Writing strategies in the history classroom

  • History notebooks: Students keep records of what they are learning about and thinking about in their history notebooks. 2-column entries, thinking about primary sources, notes, questions, ideas, etc. that occur as a result of engaging in historical inquiry. Additionally, students could generate exploratory writing about how their thinking on the essential questions that frame the unit is changing over time. Teacher modeling in thoughtful journal entries through making writing decisions visible through a think aloud strategy establishes clear expectations and teaches explicit writing behaviors the teacher wants to foster in students.
  • Writing in-role: During a study of a particular historical period, students can invent a character who lived the historical event being studied. An initial character sketch should include gender, socioeconomic status, housing, family, etc. In addition to free-writing how their character may have responded to what students are learning about in class, the teacher can also provide specific prompts that encourage students to consider events from different perspectives, to think about how their character may respond to a specific incident. This writing can be produced as a "journal," newspaper account, or letter to a historical person (either fictional or real.)

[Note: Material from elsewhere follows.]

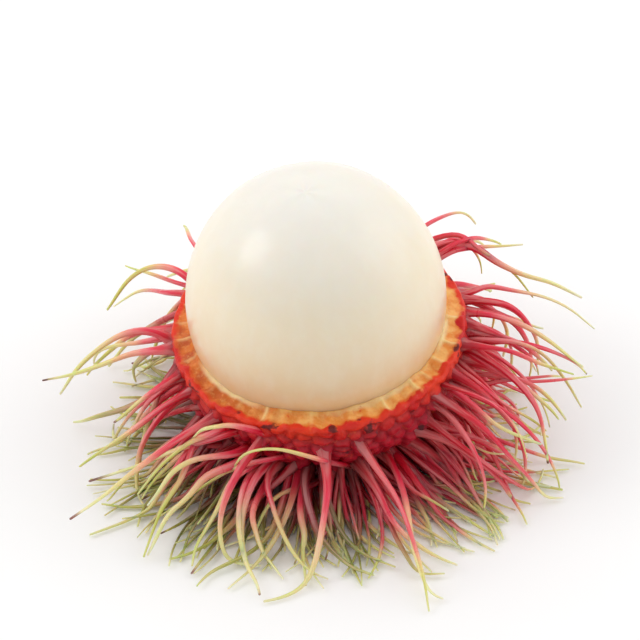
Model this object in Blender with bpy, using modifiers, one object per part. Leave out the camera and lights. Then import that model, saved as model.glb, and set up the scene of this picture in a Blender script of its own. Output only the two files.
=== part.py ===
"""A half-peeled rambutan: the lower half of the rind, with its soft hairs, holding the pale flesh ball.

Metres, +Z up. The origin is the centre of the small flat spot that the fruit rests on.
The fruit's own axis leans towards -Y, so that the open side faces forwards and up.
"""

import math
import random

import bmesh
import bpy
from mathutils import Matrix, Vector

MM = 0.001

# The flesh ball: an ellipsoid, longer along the fruit's axis.
FLESH_RADIUS = 15.9 * MM
FLESH_HALF_LENGTH = 17.6 * MM
FLESH_TOP_TAPER = 0.02
FLESH_SEGMENTS = 40
FLESH_RINGS = 20

# The rind: a cup that follows the flesh ball, torn off a little below the ball's middle.
FIT_GAP = 0.3 * MM
WALL_AT_SIDE = 2.4 * MM
WALL_AT_BASE = 2.9 * MM
RIM_BELOW_MIDDLE = 3.8 * MM
RIM_INNER_RISE = 0.5 * MM
RIM_OUTER_DROP = 0.9 * MM
RIM_CROWN = ((0.8 * MM, 0.5 * MM), (1.7 * MM, 0.1 * MM))
RIM_WAVE = 0.45 * MM
RIM_SCALLOP = 0.3 * MM
RIM_DEPTH = 3.5 * MM
LUMP_HEIGHT = 0.25 * MM
LUMPS_ROUND = 15
LUMPS_DOWN = 1.7
POLE_KEPT = 0.5 * MM
RIND_STEPS = 48
INNER_RINGS = 6
OUTER_RINGS = 9

# How the fruit lies: its axis leans forwards and a little to the left, on a small flat spot.
LEAN_FORWARD = math.radians(6.0)
LEAN_LEFT = math.radians(4.0)
SPOT_SAG = 0.35 * MM

# The hairs: each one is a tapered, curved spine with a broad foot. Curl and droop are in radians per metre.
HAIR_COUNT = 204
HAIR_SEED = 11
HAIR_LENGTH = (12.5 * MM, 18.5 * MM)
HAIR_THICKNESS = (0.52 * MM, 0.66 * MM)
HAIR_TAPER = 0.52
HAIR_FOOT_FLARE = 0.55 * MM
HAIR_FOOT_REACH = 0.07
HAIR_FOOT_DEPTH = 1.3 * MM
HAIR_CURL = (10.0, 95.0)
HAIR_DROOP = (45.0, 110.0)
HAIR_SPREAD = 0.2
HAIR_LIFT = 0.06
HAIR_JITTER = 0.12
HAIR_SHIFT = 0.4 * MM
HAIR_STEPS = 24
HAIR_STRIDE = 4
GOLDEN_ANGLE = math.pi * (3 - math.sqrt(5))

# Where the hairs grow: none right at the rim or under the base, few just below the rim in front.
HAIR_TOP_CLEARANCE = 1.5 * MM
HAIR_LOWEST_ROOT = 2.0 * MM
BARE_DEPTH = 9.5 * MM
BARE_FRONT = 0.6
BARE_KEPT_EVERY = 4

# How they lie: longest in front and combed away from a parting there, clear of the surface, skin and flesh.
FRONT_LENGTH_GAIN = 0.52
PARTING_STRENGTH = 0.6
PARTING_AT = 2.0 * MM
PARTING_WIDTH = 6.0 * MM
FLOOR_CLEARANCE = 0.15 * MM
SKIN_CLEARANCE = 0.25 * MM
SKIN_CLEAR_FROM = 0.12
FLESH_CLEARANCE = 1.0 * MM
FLESH_BARED_ABOVE = -2.0 * MM

INNER_RADIUS = FLESH_RADIUS + FIT_GAP
INNER_HALF_LENGTH = FLESH_HALF_LENGTH + FIT_GAP
OUTER_RADIUS = INNER_RADIUS + WALL_AT_SIDE
OUTER_HALF_LENGTH = INNER_HALF_LENGTH + WALL_AT_BASE


def clear_scene():
    for obj in list(bpy.data.objects):
        bpy.data.objects.remove(obj)


def make_material(name, colour, roughness):
    material = bpy.data.materials.new(name)
    material.use_nodes = True
    shader = material.node_tree.nodes["Principled BSDF"]
    shader.inputs["Base Color"].default_value = (*colour, 1.0)
    shader.inputs["Roughness"].default_value = roughness
    shader.inputs["Metallic"].default_value = 0.0
    return material


def fruit_placement():
    """The matrix from the fruit's own frame (origin at the flesh ball's middle, +Z out of the open side)."""
    turn = Matrix.Rotation(-LEAN_LEFT, 3, "Y") @ Matrix.Rotation(LEAN_FORWARD, 3, "X")
    down = turn.transposed() @ Vector((0, 0, -1))
    squares = Vector((OUTER_RADIUS**2, OUTER_RADIUS**2, OUTER_HALF_LENGTH**2))
    reach = math.sqrt(sum(squares[i] * down[i] ** 2 for i in range(3)))
    lowest = turn @ Vector([squares[i] * down[i] / reach for i in range(3)])
    place = Vector((-lowest.x, -lowest.y, reach - SPOT_SAG))
    return Matrix.Translation(place) @ turn.to_4x4()


def new_object(name, mesh, collection, material=None):
    obj = bpy.data.objects.new(name, mesh)
    if material:
        mesh.materials.append(material)
    collection.objects.link(obj)
    return obj


def applied_mesh(obj, weld=False):
    """The object's mesh with its modifiers applied. A curve's caps are loose until they are welded."""
    graph = bpy.context.evaluated_depsgraph_get()
    mesh = bpy.data.meshes.new_from_object(obj.evaluated_get(graph))
    if not weld:
        return mesh
    work = bmesh.new()
    work.from_mesh(mesh)
    bmesh.ops.remove_doubles(work, verts=work.verts, dist=0.001 * MM)
    work.to_mesh(mesh)
    work.free()
    return mesh


def shade(mesh, sharp_angle=50):
    mesh.shade_smooth()
    mesh.set_sharp_from_angle(angle=math.radians(sharp_angle))


# ---------------------------------------------------------------- flesh


def make_flesh(collection, placement, material):
    """The ball: a primitive sphere stretched along the axis, a little fuller below its middle."""
    bpy.ops.mesh.primitive_uv_sphere_add(segments=FLESH_SEGMENTS, ring_count=FLESH_RINGS, radius=1.0)
    ball = bpy.context.active_object
    mesh = ball.data.copy()
    bpy.data.objects.remove(ball)
    for vertex in mesh.vertices:
        x, y, z = vertex.co
        taper = 1 - FLESH_TOP_TAPER * max(z, 0.0) ** 2
        vertex.co = (x * FLESH_RADIUS * taper, y * FLESH_RADIUS * taper, z * FLESH_HALF_LENGTH)
    flesh = new_object("flesh", mesh, collection, material)
    flesh.matrix_world = placement
    shade(mesh)
    return flesh


# ---------------------------------------------------------------- rind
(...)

Speaking and listening strategies in the history classroom

The drama-based pedagogies we propose in other sections of this website provide excellent opportunities for students to engage in meaningful, academically rigorous discussions. As students decide together how to engage in the experience and then reflect on it through carefully planned questions they engage in powerful historical thinking. Students are asked to describe what they see or experience, to consider the locus of power in the situation, to justify their choices and reasoning to the group.